EXERCISE DETAILS
Print the first line of the material below and each line after it, exactly as written, ending with the line that contains "bone side down.".

SOURCE MATERIAL
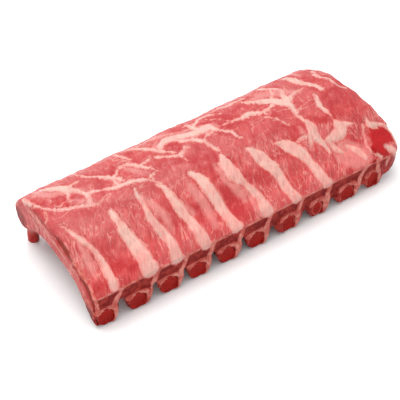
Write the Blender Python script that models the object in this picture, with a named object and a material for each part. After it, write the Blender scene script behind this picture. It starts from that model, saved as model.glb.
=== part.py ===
"""A rack of ten raw back ribs, lying bone side down.

X runs along the row of ribs, Y from the sawn front to the thick back edge, and Z is up.
The origin is the middle of the footprint, on the surface that the rack rests on.
Shapes are first laid out in millimetres from the left end and the front cut, then moved.
"""

from math import cos, pi, radians, sin

import bmesh
import bpy
import numpy as np

# Driving dimensions, in millimetres
LENGTH = 333.0
RIB_PITCH = 32.0
FIRST_RIB = 10.3
# How far each rib stands from its even place along the rack
RIB_DRIFT = (0.0, -0.4, -0.6, -3.2, -3.6, -4.6, -1.4, -1.2, 1.2, -1.2)
# Width of each rib bone at the front cut
RIB_WIDTH = (15.5, 16.5, 17.5, 17.0, 15.0, 16.0, 14.0, 12.0, 15.0, 12.0)

# Cross section of the meat as (Y, Z), from the front edge over the top, round the back and home
TOP_LINE = (
    (-1, 36.6), (3, 41.6), (9.5, 46.6), (18, 51), (29, 56), (42, 61), (56, 64.5),
    (71, 66.9), (85, 67.8), (98, 66.2), (110, 62), (120, 55),
)
BACK_LINE = ((126.8, 47), (129.9, 38.5), (128.3, 29), (123, 22.5))
UNDER_LINE = (
    (115, 21.5), (106, 28), (96, 36.5), (84, 42), (71, 43), (57, 41),
    (44, 38.5), (31, 34.5), (19, 28), (9, 22.5), (-1, 20),
)
# Middle of the meat's thickness, which its rounded ends draw in towards
CORE_LINE = ((11, 31), (25, 43), (44, 49), (64, 53.5), (84, 54.5), (98, 50.5), (111, 41))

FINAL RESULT
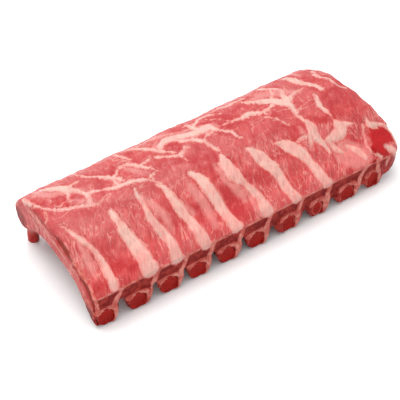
Write the Blender Python script that models the object in this picture, with a named object and a material for each part. After it, write the Blender scene script behind this picture. It starts from that model, saved as model.glb.
=== part.py ===
"""A rack of ten raw back ribs, lying bone side down.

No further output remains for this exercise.